━━ Material shown ━━

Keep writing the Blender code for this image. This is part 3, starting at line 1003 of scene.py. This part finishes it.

━━━
━━ Material shown ━━

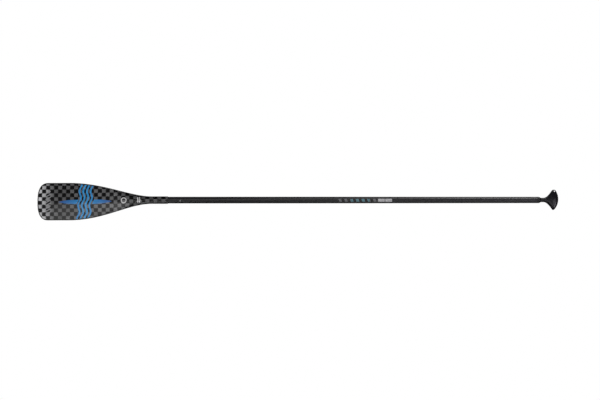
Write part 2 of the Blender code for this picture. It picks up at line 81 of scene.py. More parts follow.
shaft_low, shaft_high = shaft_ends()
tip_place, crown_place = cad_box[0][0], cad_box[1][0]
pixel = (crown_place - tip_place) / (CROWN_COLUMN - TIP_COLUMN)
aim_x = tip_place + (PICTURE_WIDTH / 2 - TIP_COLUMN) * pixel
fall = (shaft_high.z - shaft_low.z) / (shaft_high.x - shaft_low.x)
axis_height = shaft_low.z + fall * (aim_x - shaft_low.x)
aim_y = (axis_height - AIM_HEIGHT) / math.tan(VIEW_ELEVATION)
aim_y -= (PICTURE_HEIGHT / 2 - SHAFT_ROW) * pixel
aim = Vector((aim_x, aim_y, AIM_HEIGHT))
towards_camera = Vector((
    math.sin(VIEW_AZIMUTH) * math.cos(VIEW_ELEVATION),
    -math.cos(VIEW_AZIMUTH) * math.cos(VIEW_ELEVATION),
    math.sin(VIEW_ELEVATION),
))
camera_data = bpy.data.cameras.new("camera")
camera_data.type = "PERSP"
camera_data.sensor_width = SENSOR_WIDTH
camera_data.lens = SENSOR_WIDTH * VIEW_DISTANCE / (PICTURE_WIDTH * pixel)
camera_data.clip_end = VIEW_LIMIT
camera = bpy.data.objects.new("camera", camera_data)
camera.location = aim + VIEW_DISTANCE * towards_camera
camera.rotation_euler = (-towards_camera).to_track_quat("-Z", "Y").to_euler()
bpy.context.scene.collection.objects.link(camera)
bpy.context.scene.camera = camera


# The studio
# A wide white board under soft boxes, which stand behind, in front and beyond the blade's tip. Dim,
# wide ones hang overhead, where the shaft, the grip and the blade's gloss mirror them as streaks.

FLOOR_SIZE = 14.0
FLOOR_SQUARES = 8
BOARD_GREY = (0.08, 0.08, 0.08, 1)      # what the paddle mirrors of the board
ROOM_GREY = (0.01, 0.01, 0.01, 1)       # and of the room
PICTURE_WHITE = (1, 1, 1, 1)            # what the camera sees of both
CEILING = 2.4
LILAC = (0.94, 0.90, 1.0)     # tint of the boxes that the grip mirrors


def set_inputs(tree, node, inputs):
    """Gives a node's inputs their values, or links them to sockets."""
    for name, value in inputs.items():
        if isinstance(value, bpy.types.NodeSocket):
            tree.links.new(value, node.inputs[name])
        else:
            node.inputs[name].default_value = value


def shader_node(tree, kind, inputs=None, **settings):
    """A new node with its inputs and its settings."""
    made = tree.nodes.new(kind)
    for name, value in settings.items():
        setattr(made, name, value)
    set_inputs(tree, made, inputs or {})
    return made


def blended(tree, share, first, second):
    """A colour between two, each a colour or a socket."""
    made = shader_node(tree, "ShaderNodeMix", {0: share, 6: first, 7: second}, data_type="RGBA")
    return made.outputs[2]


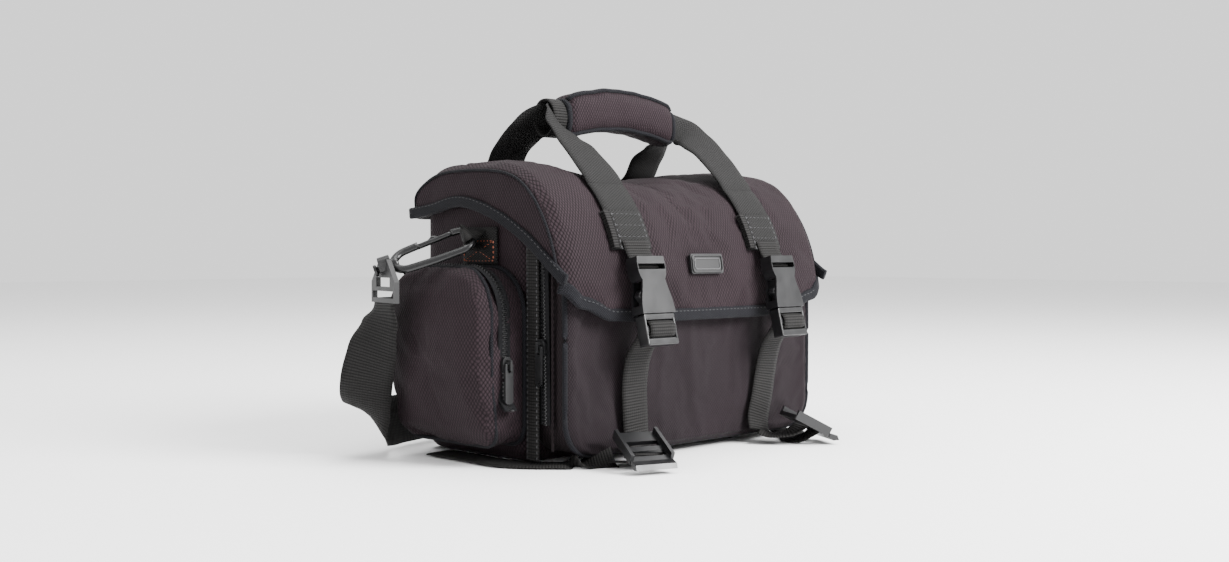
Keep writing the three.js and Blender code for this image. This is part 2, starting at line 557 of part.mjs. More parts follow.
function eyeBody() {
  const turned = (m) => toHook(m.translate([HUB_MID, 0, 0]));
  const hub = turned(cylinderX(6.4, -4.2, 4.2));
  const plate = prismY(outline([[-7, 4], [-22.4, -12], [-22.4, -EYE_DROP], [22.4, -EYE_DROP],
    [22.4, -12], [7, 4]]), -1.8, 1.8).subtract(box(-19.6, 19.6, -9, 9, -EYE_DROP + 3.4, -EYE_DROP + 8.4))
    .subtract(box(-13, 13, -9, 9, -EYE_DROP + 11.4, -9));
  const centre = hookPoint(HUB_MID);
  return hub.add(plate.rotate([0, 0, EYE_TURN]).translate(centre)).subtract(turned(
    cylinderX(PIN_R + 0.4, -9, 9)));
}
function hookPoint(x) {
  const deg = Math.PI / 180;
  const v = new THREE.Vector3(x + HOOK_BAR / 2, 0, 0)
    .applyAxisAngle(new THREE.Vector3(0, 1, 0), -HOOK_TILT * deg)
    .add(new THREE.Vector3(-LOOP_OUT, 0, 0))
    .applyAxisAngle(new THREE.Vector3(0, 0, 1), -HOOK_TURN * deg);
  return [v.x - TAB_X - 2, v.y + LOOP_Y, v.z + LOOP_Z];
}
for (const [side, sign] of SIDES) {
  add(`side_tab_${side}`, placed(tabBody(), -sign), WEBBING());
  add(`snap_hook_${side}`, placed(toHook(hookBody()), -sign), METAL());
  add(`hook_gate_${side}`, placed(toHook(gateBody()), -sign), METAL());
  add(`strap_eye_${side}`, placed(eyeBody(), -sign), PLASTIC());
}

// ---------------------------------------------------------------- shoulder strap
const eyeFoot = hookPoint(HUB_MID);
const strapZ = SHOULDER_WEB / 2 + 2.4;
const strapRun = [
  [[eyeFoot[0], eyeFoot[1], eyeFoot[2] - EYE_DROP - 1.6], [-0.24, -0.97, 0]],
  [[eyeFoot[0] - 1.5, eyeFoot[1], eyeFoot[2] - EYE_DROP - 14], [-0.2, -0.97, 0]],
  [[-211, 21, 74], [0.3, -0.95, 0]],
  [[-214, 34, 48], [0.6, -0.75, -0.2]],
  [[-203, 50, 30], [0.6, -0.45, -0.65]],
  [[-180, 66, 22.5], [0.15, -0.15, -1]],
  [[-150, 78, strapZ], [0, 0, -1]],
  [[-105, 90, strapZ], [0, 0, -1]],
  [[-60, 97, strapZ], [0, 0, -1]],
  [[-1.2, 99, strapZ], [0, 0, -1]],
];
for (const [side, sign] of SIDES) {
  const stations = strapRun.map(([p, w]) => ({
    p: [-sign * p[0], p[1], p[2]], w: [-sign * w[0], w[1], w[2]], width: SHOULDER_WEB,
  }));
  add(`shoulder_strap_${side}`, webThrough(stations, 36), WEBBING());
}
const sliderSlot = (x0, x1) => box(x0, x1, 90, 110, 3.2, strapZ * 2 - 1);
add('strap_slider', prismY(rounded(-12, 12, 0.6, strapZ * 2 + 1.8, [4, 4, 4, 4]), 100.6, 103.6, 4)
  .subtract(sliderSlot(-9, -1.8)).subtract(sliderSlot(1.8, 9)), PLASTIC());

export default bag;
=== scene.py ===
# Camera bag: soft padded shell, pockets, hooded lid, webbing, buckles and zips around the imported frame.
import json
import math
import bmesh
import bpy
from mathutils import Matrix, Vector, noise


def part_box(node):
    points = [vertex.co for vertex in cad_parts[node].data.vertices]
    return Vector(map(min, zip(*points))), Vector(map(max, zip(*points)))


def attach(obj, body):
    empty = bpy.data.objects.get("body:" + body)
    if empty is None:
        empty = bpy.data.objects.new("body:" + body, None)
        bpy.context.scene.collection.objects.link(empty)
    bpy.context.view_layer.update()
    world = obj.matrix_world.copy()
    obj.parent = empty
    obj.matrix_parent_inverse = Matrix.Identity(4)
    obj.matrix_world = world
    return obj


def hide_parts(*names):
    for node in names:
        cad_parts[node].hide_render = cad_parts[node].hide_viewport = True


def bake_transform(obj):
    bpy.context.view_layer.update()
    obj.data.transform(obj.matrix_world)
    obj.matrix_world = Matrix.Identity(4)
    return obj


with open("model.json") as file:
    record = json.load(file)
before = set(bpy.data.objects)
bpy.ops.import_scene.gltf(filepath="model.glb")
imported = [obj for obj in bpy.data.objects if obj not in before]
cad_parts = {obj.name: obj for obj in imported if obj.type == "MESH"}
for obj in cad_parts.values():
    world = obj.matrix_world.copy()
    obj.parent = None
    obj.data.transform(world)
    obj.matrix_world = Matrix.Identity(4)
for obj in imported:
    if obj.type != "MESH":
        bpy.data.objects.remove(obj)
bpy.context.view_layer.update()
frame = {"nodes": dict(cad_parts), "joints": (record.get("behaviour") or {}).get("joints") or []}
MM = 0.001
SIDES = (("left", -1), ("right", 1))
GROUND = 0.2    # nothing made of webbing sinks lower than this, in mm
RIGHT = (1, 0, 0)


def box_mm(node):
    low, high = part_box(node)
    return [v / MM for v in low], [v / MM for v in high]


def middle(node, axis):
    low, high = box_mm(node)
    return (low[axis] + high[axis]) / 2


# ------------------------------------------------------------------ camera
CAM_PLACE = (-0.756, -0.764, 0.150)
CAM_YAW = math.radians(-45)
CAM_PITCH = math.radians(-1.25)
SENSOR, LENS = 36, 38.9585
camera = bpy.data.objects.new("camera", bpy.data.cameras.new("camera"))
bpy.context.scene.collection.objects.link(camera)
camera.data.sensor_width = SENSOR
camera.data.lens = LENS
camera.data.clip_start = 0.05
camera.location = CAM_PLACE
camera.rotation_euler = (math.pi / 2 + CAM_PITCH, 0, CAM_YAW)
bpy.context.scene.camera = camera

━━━

The request:
Where a line holds "frame", copy that line.

Exercise solution:
# Camera bag: soft padded shell, pockets, hooded lid, webbing, buckles and zips around the imported frame.
frame = {"nodes": dict(cad_parts), "joints": (record.get("behaviour") or {}).get("joints") or []}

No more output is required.